| Goal |
Please write out the material below exactly as given.

· · · · ·

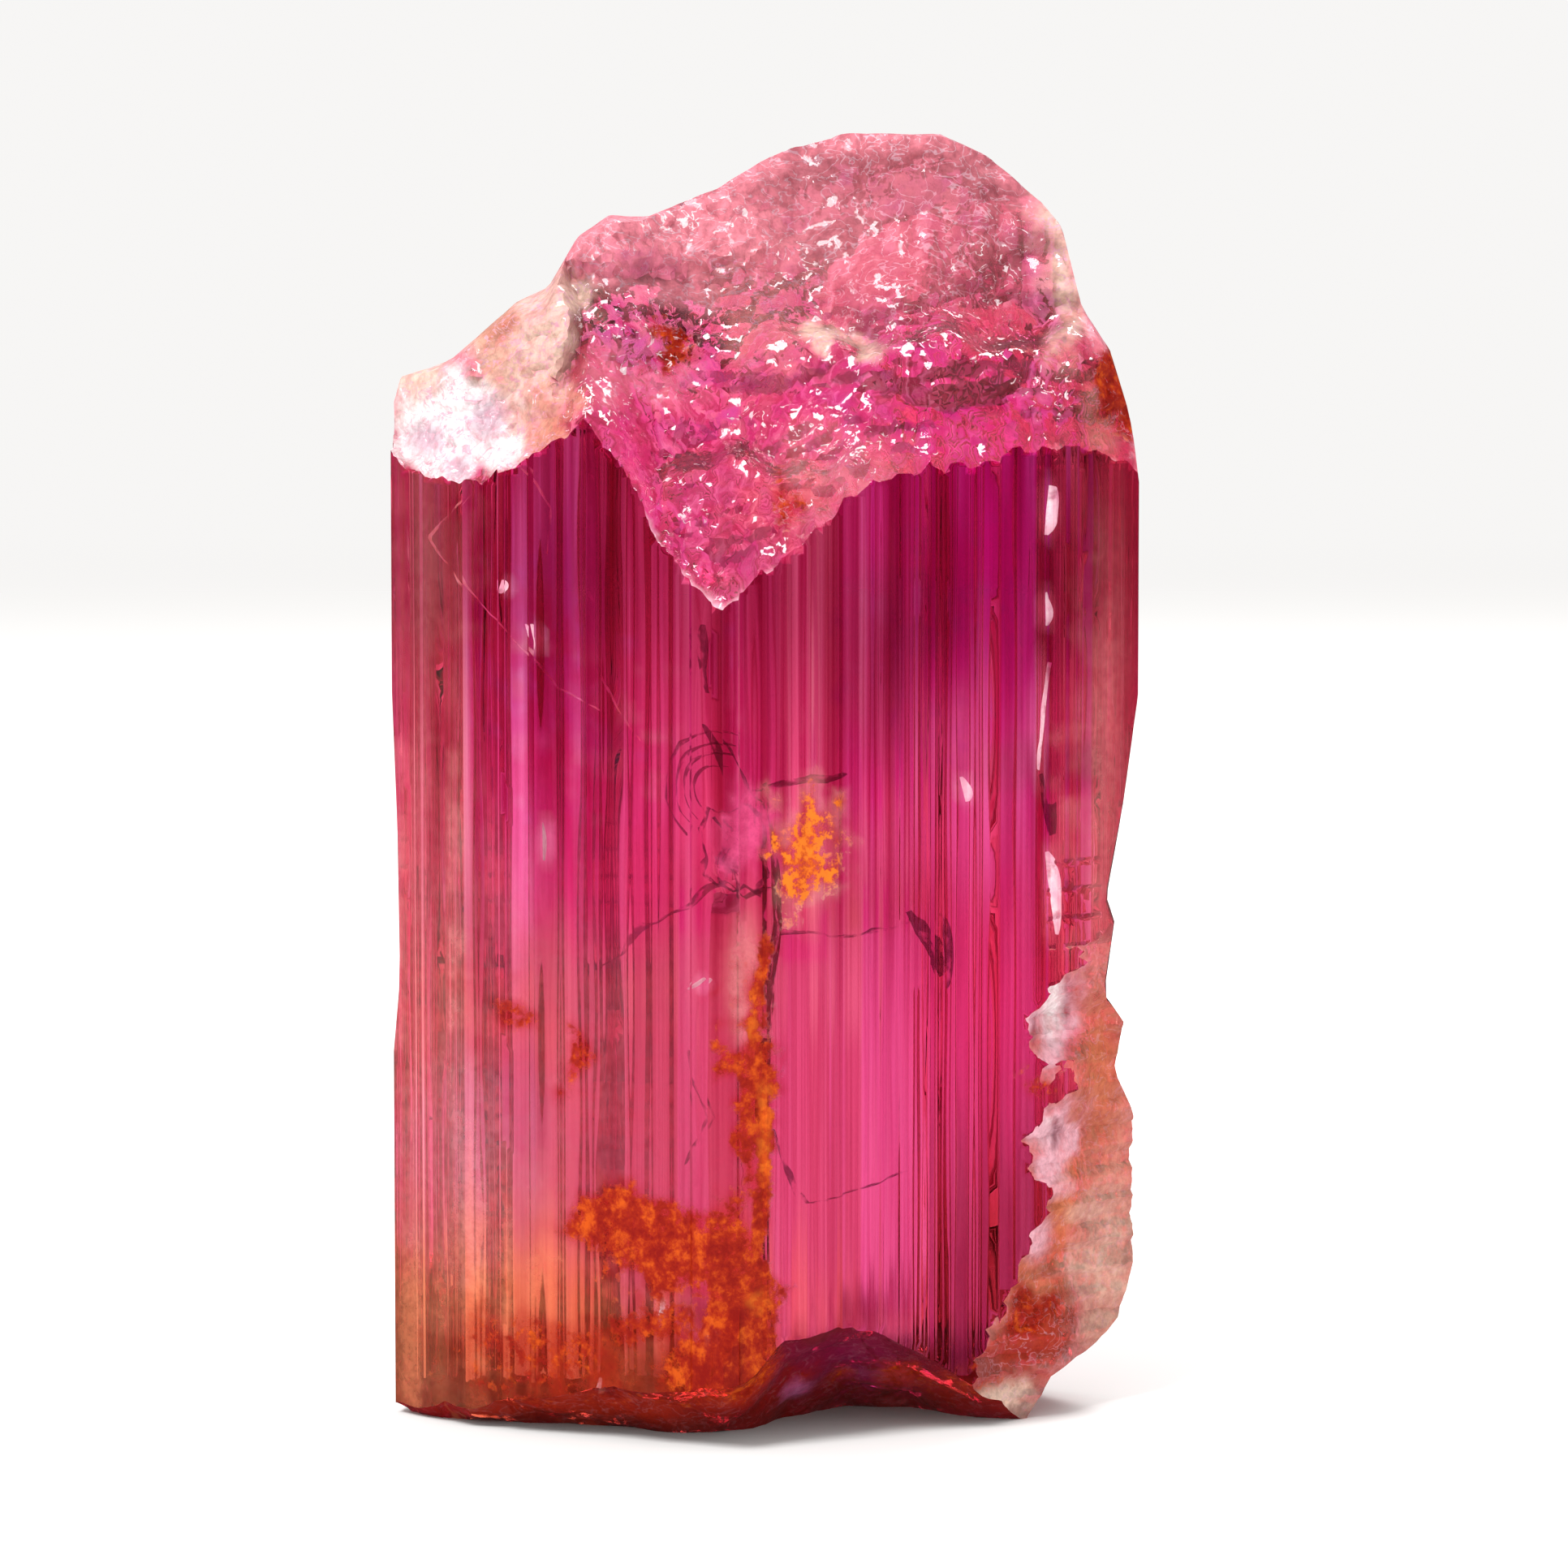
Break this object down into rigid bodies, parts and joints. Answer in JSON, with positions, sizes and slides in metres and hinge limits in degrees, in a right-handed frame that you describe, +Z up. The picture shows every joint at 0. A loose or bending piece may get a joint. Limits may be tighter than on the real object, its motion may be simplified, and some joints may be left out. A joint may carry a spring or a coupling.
{
  "type": "imperial topaz crystal",
  "caption": "Natural prism of pink to orange topaz with lengthwise growth ledges, a rough broken top and a flat cleavage foot that it stands on.",
  "frame": {"origin": "under the middle of the crystal's box, on the surface that it stands on", "axes": "+Z up along the crystal's long axis, +X to the right, +Y to the back; the obtuse edge between the two broad front faces points to -Y"},
  "size_m": [0.0182, 0.0116, 0.0314],
  "materials": {
    "topaz": "clear pink topaz, colour-zoned to orange, with striated faces and rough conchoidal breaks"
  },
  "bodies": {
    "root": {"topaz_crystal": "topaz"}
  },
  "joints": []
}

· · · · ·

| Output of the task |
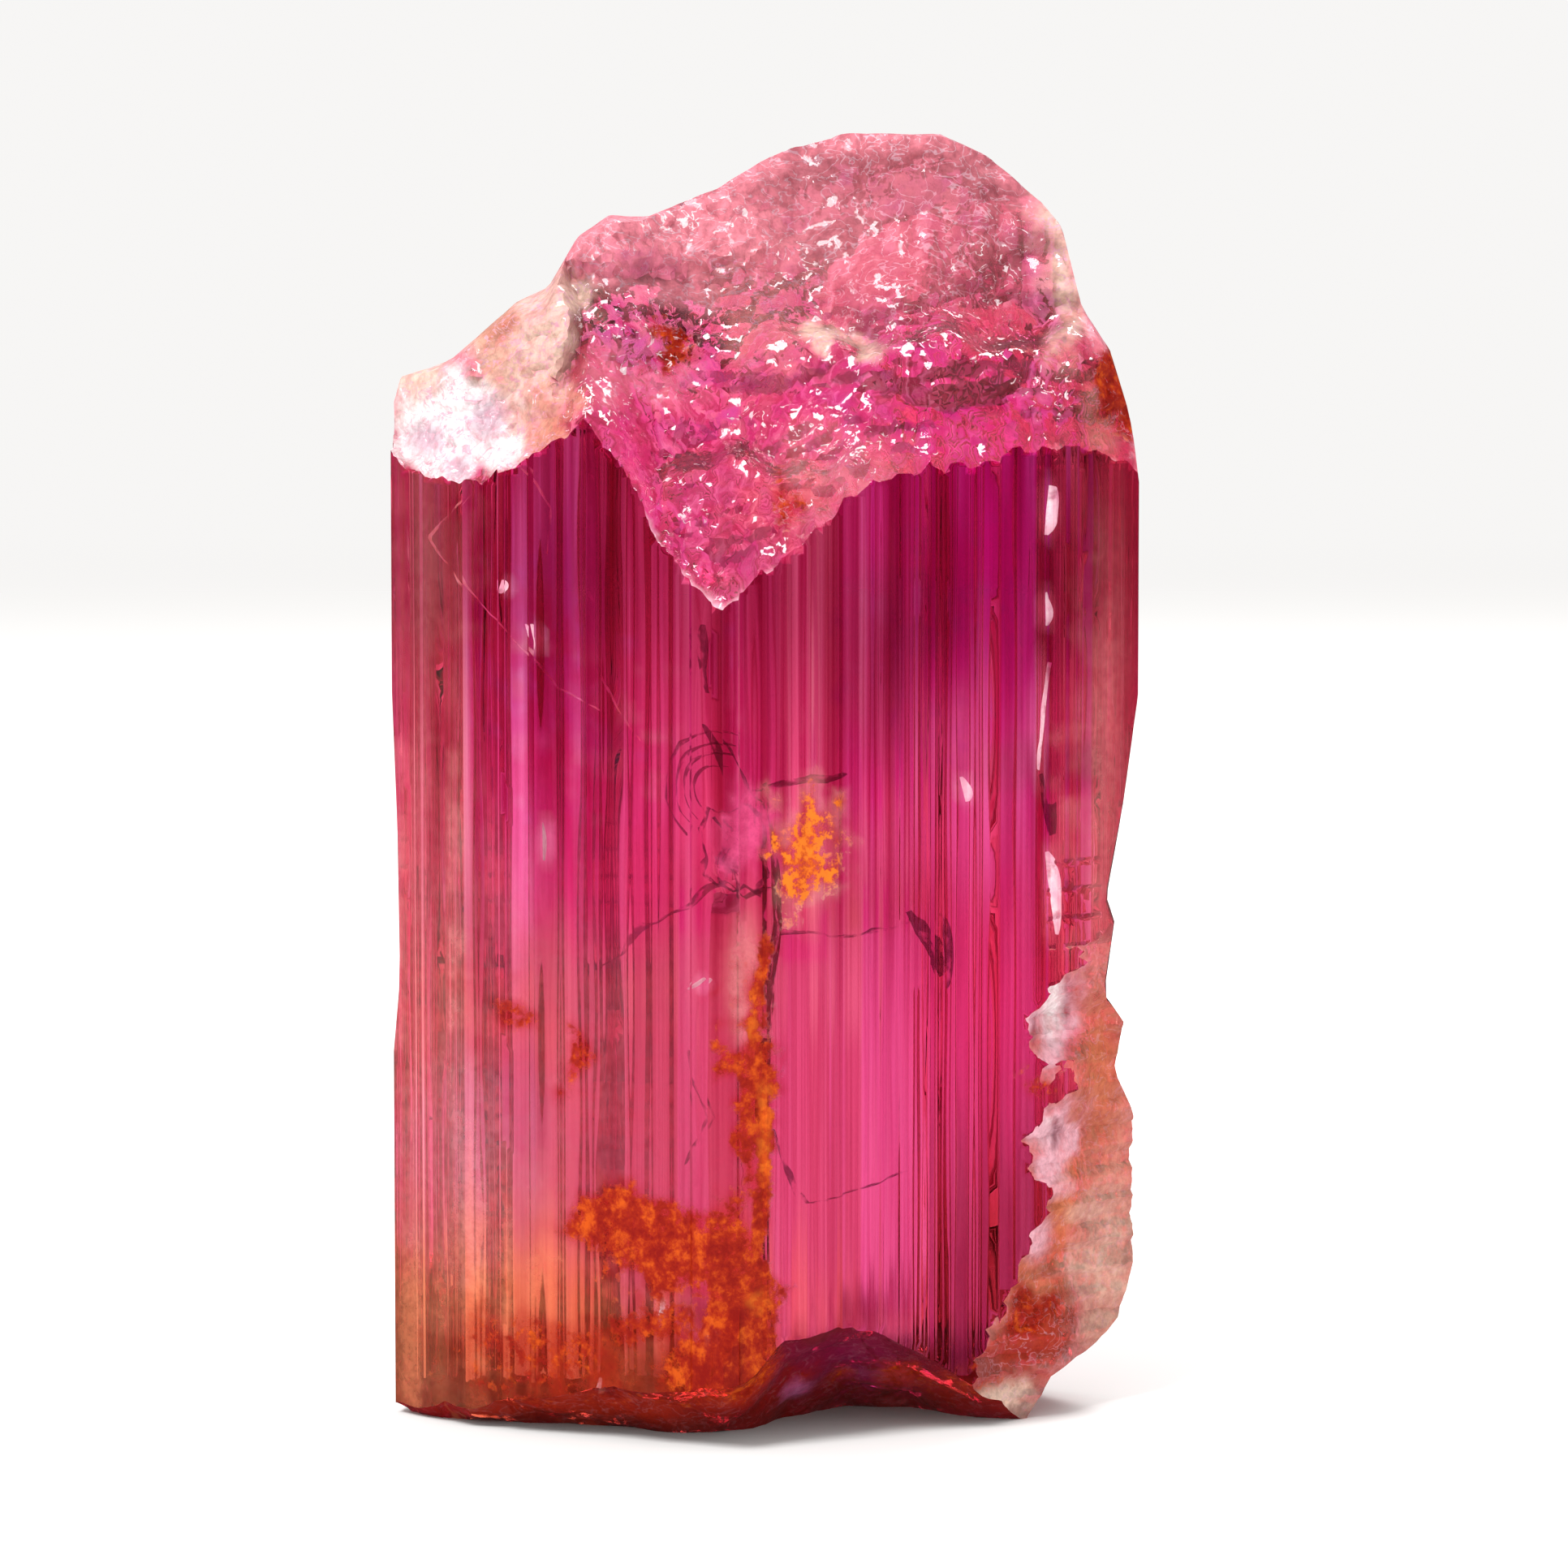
Break this object down into rigid bodies, parts and joints. Answer in JSON, with positions, sizes and slides in metres and hinge limits in degrees, in a right-handed frame that you describe, +Z up. The picture shows every joint at 0. A loose or bending piece may get a joint. Limits may be tighter than on the real object, its motion may be simplified, and some joints may be left out. A joint may carry a spring or a coupling.
{
  "type": "imperial topaz crystal",
  "caption": "Natural prism of pink to orange topaz with lengthwise growth ledges, a rough broken top and a flat cleavage foot that it stands on.",
  "frame": {"origin": "under the middle of the crystal's box, on the surface that it stands on", "axes": "+Z up along the crystal's long axis, +X to the right, +Y to the back; the obtuse edge between the two broad front faces points to -Y"},
  "size_m": [0.0182, 0.0116, 0.0314],
  "materials": {
    "topaz": "clear pink topaz, colour-zoned to orange, with striated faces and rough conchoidal breaks"
  },
  "bodies": {
    "root": {"topaz_crystal": "topaz"}
  },
  "joints": []
}